5. HBase architecture has 3 main components:
A. Client, Column family, Region Server
B. Cell, Rowkey, Stores
C. HMaster, Region Server, Zookeeper
D. HMaster, Stores, Region Server
Answer: C) HMaster, Region Server, Zookeeper
Explanation: HBase architecture has 3 main components: HMaster, Region Server, Zookeeper.
1. HMaster: The Master Server implementation in HBase is HMaster. This is the process in which the region is assigned to the region server and DDL operations (create, drop tables). Monitors all Regional Server instances in the cluster.
2. Region Servers: The HBase table is divided horizontally by row key range into regions. Regions are the basic building blocks of the HBase cluster which consist of distribution tables and consist of column families. Region Server running on HDFS DataNode which is in Hadoop cluster.
3. Zookeeper: It's like the coordinator at HBase. It provides services such as maintaining configuration information, naming, distributed synchronization, server failure notification, etc. The client communicates with the regional server via zookeeper.
6. HBase stores data in
A. As many filesystems as the number of region servers
B. One filesystem per column family
C. A single filesystem available to all region servers
D. One filesystem per table.
Answer : C) A single filesystem available to all region servers
7. Kafka is run as a cluster comprised of one or more servers each of which is called
A. cTakes
B. Chunks
C. Broker
D. None of the mentioned
Answer: C) Broker
Explanation: Kafka broker allows consumers to retrieve messages by subject, partition and offset. Kafka brokers can create Kafka clusters by sharing information directly or indirectly using Zookeeper. A Kafka cluster has exactly one broker acting as a controller.
8. True or False ?
Statement 1: Batch Processing provides ability to process and analyze data at-rest (stored data)
Statement 2: Stream Processing provides ability to ingest, process and analyze data in- motion in real or near-real-time.
A. Only statement 1 is true
B. Only statement 2 is true
C. Both statements are true
D. Both statements are false
Answer: C) Both statements are true
9. _________________is a central hub to transport and store event streams in real time.
A. Kafka Core
B. Kafka Connect
C. Kafka Streams
D. None of the mentioned
Answer: A) Kafka Core
Explanation: Kafka Core is a central hub to transport and store event streams in real time.

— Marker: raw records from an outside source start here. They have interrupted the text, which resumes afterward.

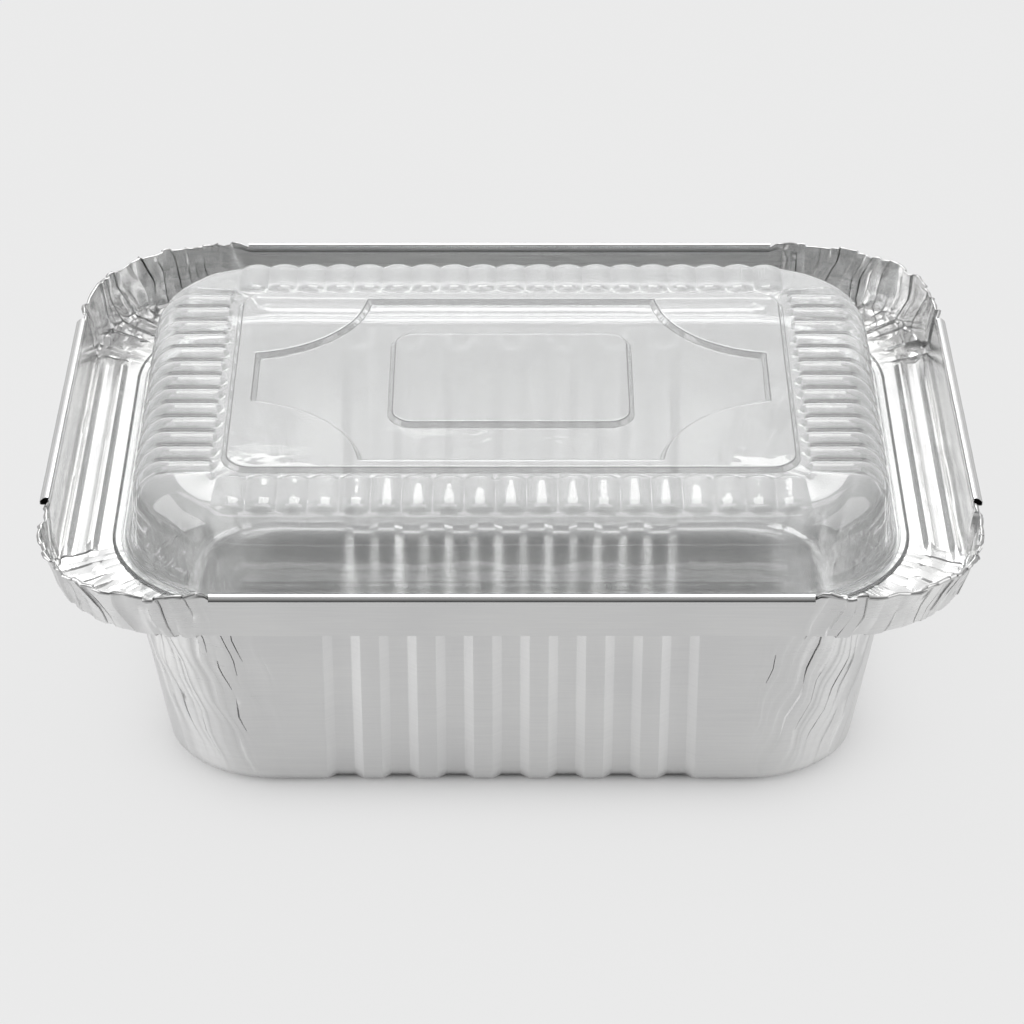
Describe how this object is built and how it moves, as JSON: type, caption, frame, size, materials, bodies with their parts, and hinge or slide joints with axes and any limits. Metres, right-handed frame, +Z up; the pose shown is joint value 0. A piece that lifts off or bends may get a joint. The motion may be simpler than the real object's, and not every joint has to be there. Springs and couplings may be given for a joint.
{
  "type": "foil food container",
  "caption": "Pressed aluminium foil tray with fluted walls, a wide ledge and an upright rolled rim, closed by a clear plastic domed lid that lies on the ledge.",
  "frame": {"origin": "middle of the tray's flat foot, on the surface it stands on", "axes": "+X along the long side, +Y towards the back long side, +Z up through the lid"},
  "size_m": [0.2248, 0.1748, 0.0815],
  "materials": {
    "foil": "bright rolled foil, semi-gloss",
    "clear_sheet": "clear glossy thermoformed sheet"
  },
  "bodies": {
    "root": {"foil_tray": "foil", "dome_lid": "clear_sheet"}
  },
  "joints": []
}
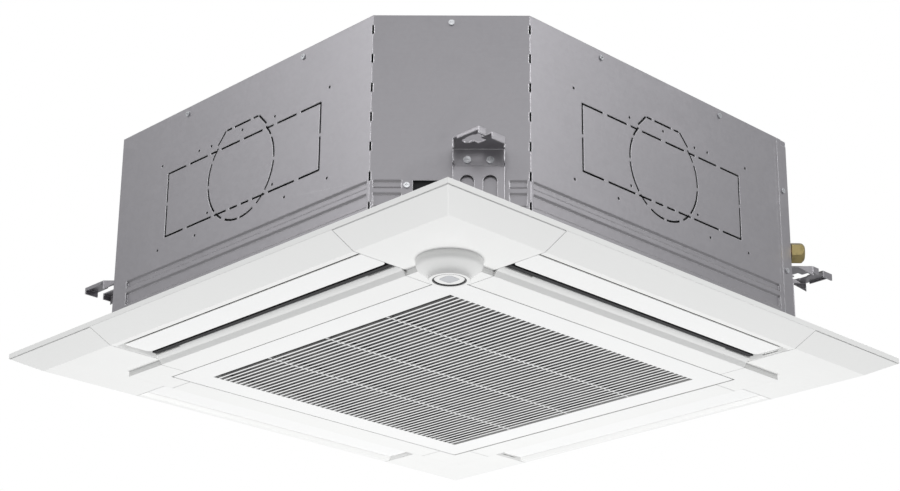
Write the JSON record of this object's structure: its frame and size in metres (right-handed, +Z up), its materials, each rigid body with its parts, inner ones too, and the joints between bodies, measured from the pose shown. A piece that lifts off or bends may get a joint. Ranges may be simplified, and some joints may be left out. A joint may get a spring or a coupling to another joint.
{
  "type": "ceiling cassette air conditioner",
  "caption": "Square ceiling cassette air conditioner with swinging air vanes, a hinged intake grille, a presence sensor and a galvanised casing hung from corner brackets.",
  "frame": {"origin": "centre of the four suspension slots, on the underside of the hanger shelves, 119 mm above the finished ceiling", "axes": "+Z up into the ceiling void, -Y the front, +X the right; the sensor is at the front right corner and the pipes are at the rear right corner"},
  "size_m": [0.95, 0.95, 0.3692],
  "materials": {
    "galvanised_sheet": "galvanised sheet steel, matte zinc with faint spangle",
    "galvanised_bracket": "thick galvanised steel, brighter cut edges",
    "bright_steel": "bright zinc plated screws, pins and shafts",
    "white_panel": "white moulded plastic, fine satin",
    "white_vane": "white moulded plastic, smooth",
    "white_grille": "white moulded plastic, fine satin",
    "sensor_lens": "milky infrared lens",
    "black_foam": "black foamed insulation",
    "filter_net": "dark plastic net in a frame",
    "coil_fins": "stacked aluminium fins",
    "copper_tube": "copper tube",
    "brass_nut": "dull machined brass",
    "fan_plastic": "light grey moulded plastic",
    "motor_can": "cast aluminium",
    "rubber": "black rubber",
    "circuit_board": "green board with dark parts",
    "grey_plastic": "grey moulded plastic"
  },
  "bodies": {
    "root": {"bell_mouth": "fan_plastic", "cable_grommets": "rubber", "casing_screws": "bright_steel", "coil_end_plates": "galvanised_sheet", "coil_headers": "copper_tube", "control_board": "circuit_board", "control_box": "galvanised_sheet", "control_box_cover": "galvanised_sheet", "corner_panel_front_left": "white_panel", "corner_panel_front_right": "white_panel", "corner_panel_rear_left": "white_panel", "corner_panel_rear_right": "white_panel", "drain_hose": "rubber", "drain_pan": "black_foam", "drain_pump_body": "grey_plastic", "drain_socket": "grey_plastic", "duct_liner": "black_foam", "fan_motor": "motor_can", "float_guide": "grey_plastic", "foam_liner": "black_foam", "front_casing_wall": "galvanised_sheet", "gas_flare_nut": "brass_nut", "gas_pipe": "copper_tube", "grille_hinge_pins": "bright_steel", "hanger_bracket_front_left": "galvanised_bracket", "hanger_bracket_front_right": "galvanised_bracket", "hanger_bracket_rear_left": "galvanised_bracket", "hanger_bracket_rear_right": "galvanised_bracket", "heat_exchanger": "coil_fins", "latch_bodies": "white_grille", "liquid_flare_nut": "brass_nut", "liquid_pipe": "copper_tube", "motor_mounts": "rubber", "panel_bolts": "bright_steel", "panel_frame": "white_panel", "panel_gasket": "black_foam", "pipe_corner_plate": "galvanised_sheet", "plain_corner_plate": "galvanised_sheet", "rear_casing_wall": "galvanised_sheet", "return_bends": "copper_tube", "sensor_motor": "rubber", "terminal_block": "grey_plastic", "top_plate": "galvanised_sheet", "vane_bearings": "grey_plastic", "vane_motors": "grey_plastic"},
    "vane_front": {"vane_front": "white_vane"},
    "vane_right": {"vane_right": "white_vane"},
    "vane_rear": {"vane_rear": "white_vane"},
    "vane_left": {"vane_left": "white_vane"},
    "grille": {"intake_grille": "white_grille"},
    "filter": {"air_filter": "filter_net"},
    "latch_left": {"latch_plunger_left": "white_grille"},
    "latch_right": {"latch_plunger_right": "white_grille"},
    "fan": {"motor_shaft": "bright_steel", "turbo_fan": "fan_plastic", "fan_nut": "bright_steel"},
    "sensor": {"sensor_head": "white_panel", "sensor_lens": "sensor_lens"},
    "pump_rotor": {"pump_impeller": "fan_plastic"},
    "float": {"float_ring": "fan_plastic"}
  },
  "joints": [
    {"name": "vane_front_swing", "type": "hinge", "parent": "root", "child": "vane_front", "pos_m": [0, -0.394, -0.129], "axis": [1, 0, 0], "range_deg": [0, 60]},
    {"name": "vane_right_swing", "type": "hinge", "parent": "root", "child": "vane_right", "pos_m": [0.394, 0, -0.129], "axis": [0, 1, 0], "range_deg": [0, 60]},
    {"name": "vane_rear_swing", "type": "hinge", "parent": "root", "child": "vane_rear", "pos_m": [0, 0.394, -0.129], "axis": [-1, 0, 0], "range_deg": [0, 60]},
    {"name": "vane_left_swing", "type": "hinge", "parent": "root", "child": "vane_left", "pos_m": [-0.394, 0, -0.129], "axis": [0, -1, 0], "range_deg": [0, 60]},
    {"name": "grille_hinge", "type": "hinge", "parent": "root", "child": "grille", "pos_m": [0, 0.292, -0.1465], "axis": [1, 0, 0], "range_deg": [0, 90]},
    {"name": "filter_lift", "type": "slide", "parent": "grille", "child": "filter", "axis": [0, 0, 1], "range_m": [0, 0.012]},
    {"name": "latch_left_press", "type": "slide", "parent": "root", "child": "latch_left", "axis": [0, 0, 1], "range_m": [0, 0.004], "stiffness_N_per_m": 500},
    {"name": "latch_right_press", "type": "slide", "parent": "root", "child": "latch_right", "axis": [0, 0, 1], "range_m": [0, 0.004], "stiffness_N_per_m": 500},
    {"name": "fan_spin", "type": "hinge", "parent": "root", "child": "fan", "pos_m": [0, 0, 0.111], "axis": [0, 0, 1], "continuous": true},
    {"name": "sensor_turn", "type": "hinge", "parent": "root", "child": "sensor", "pos_m": [0.329, -0.329, -0.169], "axis": [0, 0, 1], "range_deg": [-170, 170]},
    {"name": "pump_spin", "type": "hinge", "parent": "root", "child": "pump_rotor", "pos_m": [0.293, 0.3395, -0.059], "axis": [0, 0, 1], "continuous": true},
    {"name": "float_rise", "type": "slide", "parent": "root", "child": "float", "axis": [0, 0, 1], "range_m": [0, 0.03]}
  ]
}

10. What are the parameters defined to specify window operation ?
A. State size, window length
B. State size, sliding interval
C. Window length, sliding interval
D. None of the mentioned
Answer: C) Window length, sliding interval
Explanation:
Following parameters are used to specify window operation:
i) Window length: duration of the window
(ii) Sliding interval: interval at which the window operation is performed Both the parameters must be a multiple of the batch interval
11. _________________is a Java library to process event streams live as they occur.
A. Kafka Core
B. Kafka Connect
C. Kafka Streams
D. None of the mentioned
Answer: C) Kafka Streams
Explanation: Kafka Streams is a Java library to process event streams live as they occur.